The college’s nursing programs were approved by the Pennsylvania State Board of Nursing in 2015. Wilson pursued accreditation, which is voluntary, to ensure the quality and integrity of its programs and because of the advantages to nursing graduates, according to Carolyn Hart, director of Wilson’s nursing program.
“It’s a student’s assurance that the program they’re in meets or exceeds industry standards. Then after graduation, if they want to go on to get a master’s degree or doctorate in nursing, they are required to have a nursing degree from an accredited school,” said Hart. “And employers very often want to hire people who have graduated from an accredited school. It says a lot about the program.”
For Wilson, accreditation brings another set of benefits. “CNEA accreditation really helps you focus on continually improving and continually making sure that what you’re offering to students is current, addresses the needs of employers and makes sure that nurses are prepared to excel in the workplace,” Hart said.
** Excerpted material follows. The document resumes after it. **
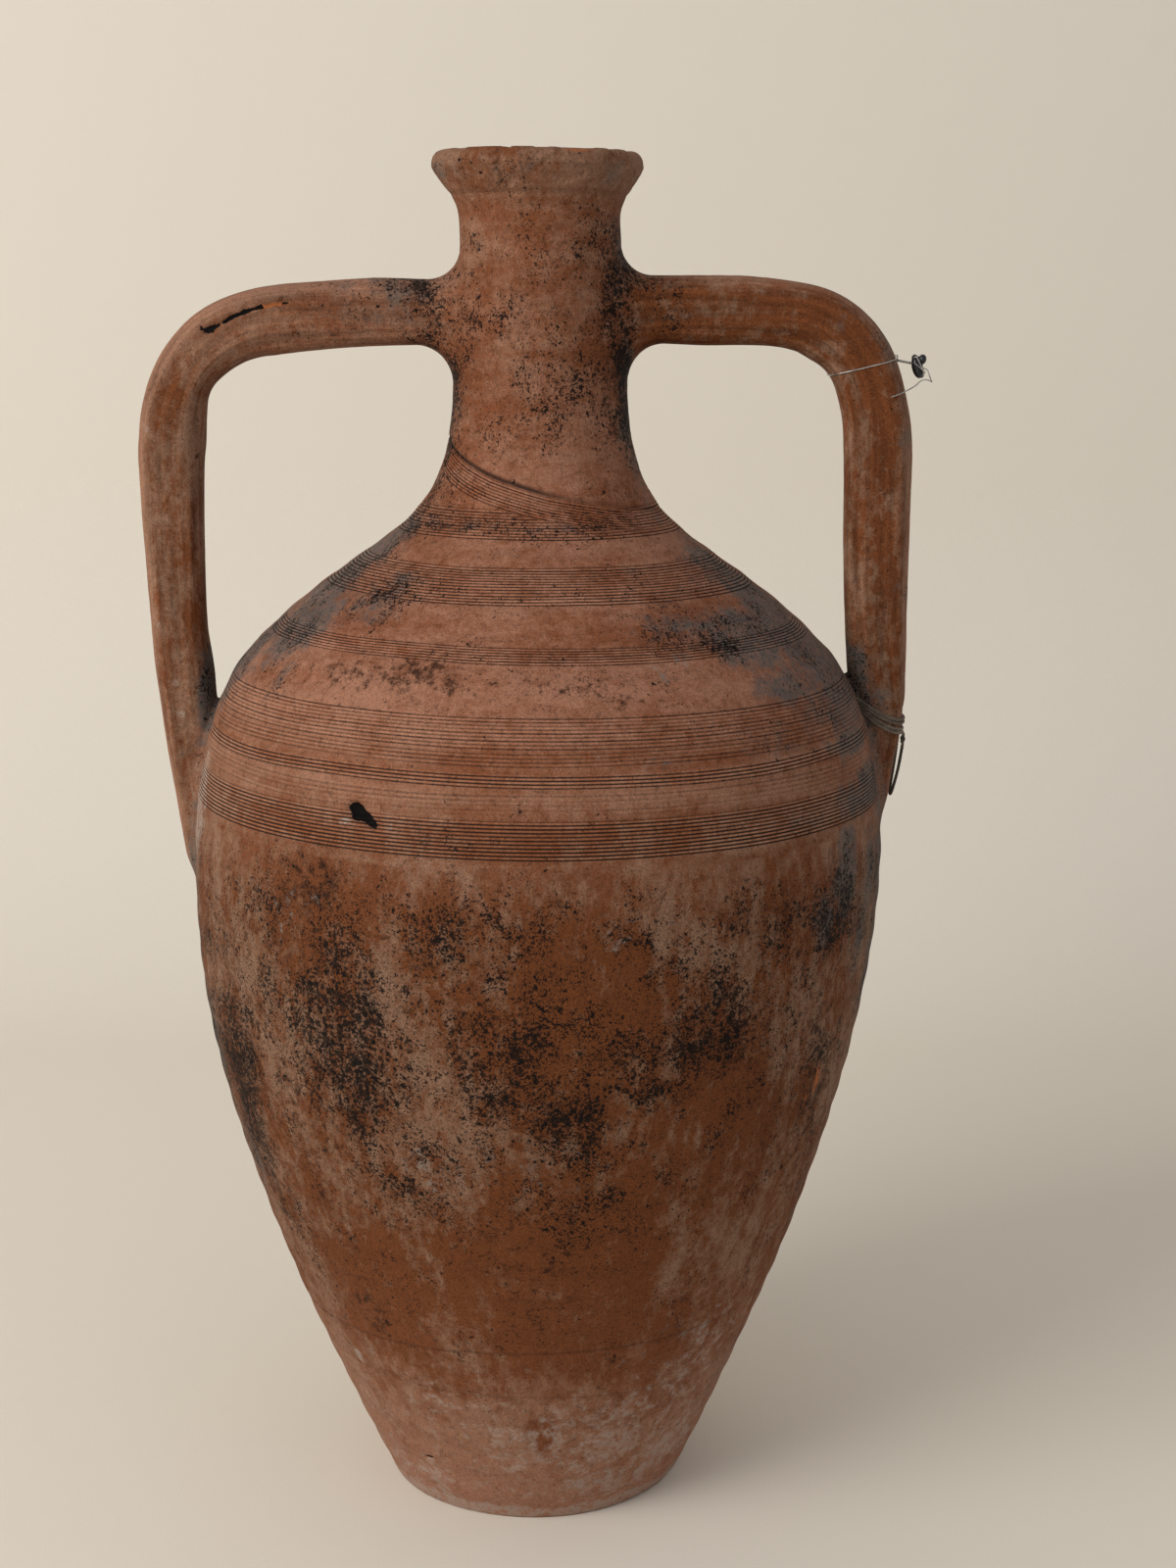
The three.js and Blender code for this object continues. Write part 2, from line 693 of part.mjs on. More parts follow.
const blank = bodyBlank();
addPiece('base_disc', baseDisc(), paleClay);
for (const section of WALL_SECTIONS) {
  addPiece(section.name, wallSection(section), section.name === 'belly_wall' ? sootyClay : clay);
}
addPiece('lip_ring', lipRing(), clay);
addPiece('handle_left', geometryOf(handleSolid(LEFT_HANDLE, blank, 0)), paleClay);
addPiece('handle_right', geometryOf(handleSolid(RIGHT_HANDLE, blank, 0)), clay);
addPiece('neck_luting_left', neckLuting(LEFT_HANDLE, blank), clay);
addPiece('neck_luting_right', neckLuting(RIGHT_HANDLE, blank), clay);
addPiece('twine_lashing', tube(lashing, TWINE_DIAMETER, STRAND_SIDES, lashing.length - 1), twine);
addPiece('twine_knot', knotGeometry(), twine);
addPiece('twine_loop', tube(LOOP_ROUTE, TWINE_DIAMETER, LOOP_SIDES, LOOP_STEPS), twine);
addPiece('wire_ring', tube(wireRingPath, WIRE_DIAMETER, STRAND_SIDES, TURN_STEPS), steel);
addPiece('wire_tail', tube(wireTailPath(), WIRE_DIAMETER, STRAND_SIDES, TAIL_STEPS), steel);
addPiece('seal', sealSolid(), blackPlastic);

export default jar;
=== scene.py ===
# %% [markdown]
# # A two-handled storage jar of unglazed clay
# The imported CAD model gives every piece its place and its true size. This script dresses it: the
# thrown wall gets its finger marks, combed bands, chips and stains, the handles get their pulled
# ridges and smeared roots, and the twine, the wire and the seal get their strands and folds.
# Every piece is made in metres, in the frame of the CAD model, so nothing has to be fitted.

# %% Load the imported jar
import math
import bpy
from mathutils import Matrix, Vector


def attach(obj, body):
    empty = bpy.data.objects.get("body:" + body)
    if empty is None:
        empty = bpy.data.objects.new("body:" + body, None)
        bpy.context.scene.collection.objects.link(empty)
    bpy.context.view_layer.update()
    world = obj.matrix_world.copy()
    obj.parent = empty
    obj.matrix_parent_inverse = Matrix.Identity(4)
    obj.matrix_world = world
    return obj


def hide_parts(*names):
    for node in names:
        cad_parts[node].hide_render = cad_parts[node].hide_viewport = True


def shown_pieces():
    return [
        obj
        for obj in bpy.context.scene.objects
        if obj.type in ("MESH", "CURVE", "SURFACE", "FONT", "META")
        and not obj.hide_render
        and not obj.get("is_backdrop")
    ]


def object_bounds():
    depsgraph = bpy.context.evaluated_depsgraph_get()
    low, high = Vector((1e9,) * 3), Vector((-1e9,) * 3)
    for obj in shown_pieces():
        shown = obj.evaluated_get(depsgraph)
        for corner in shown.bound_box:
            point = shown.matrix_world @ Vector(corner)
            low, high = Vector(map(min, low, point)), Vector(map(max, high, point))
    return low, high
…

The accreditation process was lengthy, with planning starting before Wilson launched its first nursing programs – the RN-to-BSN and RN-to-MSN – in fall 2014, according to Hart. She said the application process began in October 2015 and a site visit – where a CNEA evaluation team comes to campus and evaluates the program – occurred in September 2016.
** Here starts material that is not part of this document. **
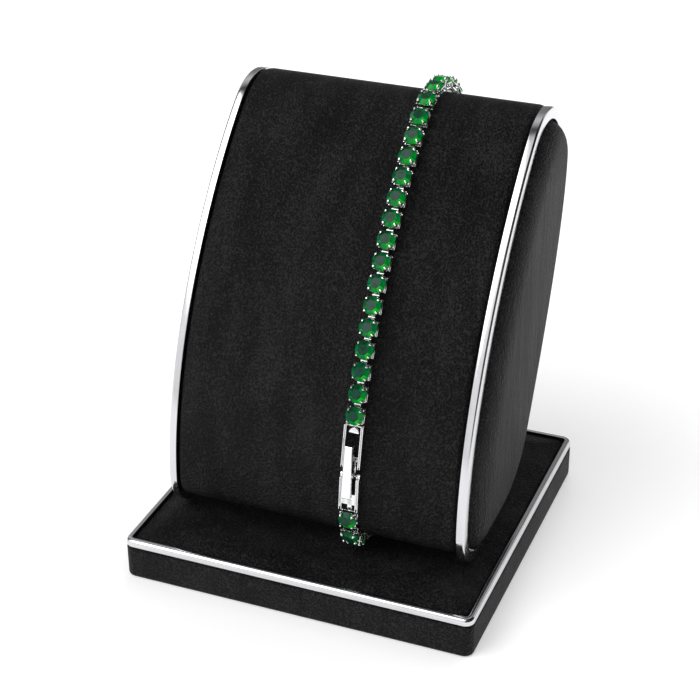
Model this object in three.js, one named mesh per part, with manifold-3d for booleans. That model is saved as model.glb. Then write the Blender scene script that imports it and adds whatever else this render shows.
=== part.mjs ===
// A tennis bracelet of round green stones in four prong settings, closed by a fold over clasp,
// on its covered display block with a square base. Millimetres, +Z up, the front of the stand
// faces -Y. The origin is the middle of the underside of the base.
import * as THREE from "three";
import { mergeVertices } from "three/addons/utils/BufferGeometryUtils.js";
import Module from "manifold-3d";

const wasm = await Module();
wasm.setup();

// Air between neighbouring pieces that don't move, and round a pin that something turns on.
const CLEARANCE = 0.3;
const RUNNING_CLEARANCE = 0.12;

// How far a cutting tool reaches past what it cuts, and how finely round stretches are divided.
const CUT_PAST = 1;
const EDGE_STEPS = 2;
const RING_EDGE_STEPS = 1;
const CROWN_STEPS = 3;
const CORNER_DIVISIONS = 2;
const PATH_DIVISIONS = 60;
const KNUCKLE_SIDES = 12;
const PIN_SIDES = 10;
const STONE_SIDES = 8;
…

“Four nurses from all over the country, with nearly 40 years of accrediting experience and doctorates in nursing, spent two and a half days with us looking at absolutely everything,” said Hart. “They interviewed students, the community, faculty and our clinical partners. They went to Summit Health to watch a clinical group and sat in on classes. It’s a very intense period where they scrutinize everything.”
Before leaving, the team debriefed Wilson’s nursing staff and shared their opinions, which Hart said were positive. “Our relationship with our students is very close-knit and very supportive. They were very impressed with that,” Hart said. “At Wilson, we have a very interdisciplinary approach to education, which many institutions strive for but don’t achieve. They thought that we have something unique here.”
Wilson’s accreditation was approved at a Feb. 16 CNEA board meeting and the college received official notice on Feb. 27.
A total of 126 students are enrolled in Wilson’s four nursing pathways. In addition to taking classes both in-person and online, pre-licensure students benefit from hands-on opportunities with the college’s local clinical partners. The largest of those are Summit Health, Keystone Health and Menno Haven.
Wilson nursing students work to gain experience and exchange ideas with nurses and other medical professionals with those organizations. “Our nurses are working hand in hand with staff nurses providing patient care, because human beings learn by doing,” said Hart.
In addition to gaining practical experience, Wilson students are engaged in some “innovative” efforts with the college’s local healthcare partners, according to Hart. “Even though every nursing program has clinical partners, we’re perhaps using our clinical partners in a way that is unique,” she said.
For example, at Summit Health, Wilson students are partnering with bedside nurses to perform research on best practices. At Menno Haven, students become familiar with not only chronic illness, but how that affects quality of life “so that they understand not just the science of nursing, but also the art of nursing,” Hart said.
She said that clinics at Keystone Health provide a broad range of experiences to Wilson students, fostering a better appreciation of the problems associated with obtaining healthcare.
Sherri Stahl, Summit Health senior vice president of hospital services and chief nursing officer at Chambersburg Hospital, said having a nursing program in the area is important to help address shortages in the field. She gives Wilson’s program high marks for exposing students to real-life applications in clinical lab sessions from their very first semester.
“We think (Wilson’s) model is one of the best, if not the best, that we’ve seen,” Stahl said.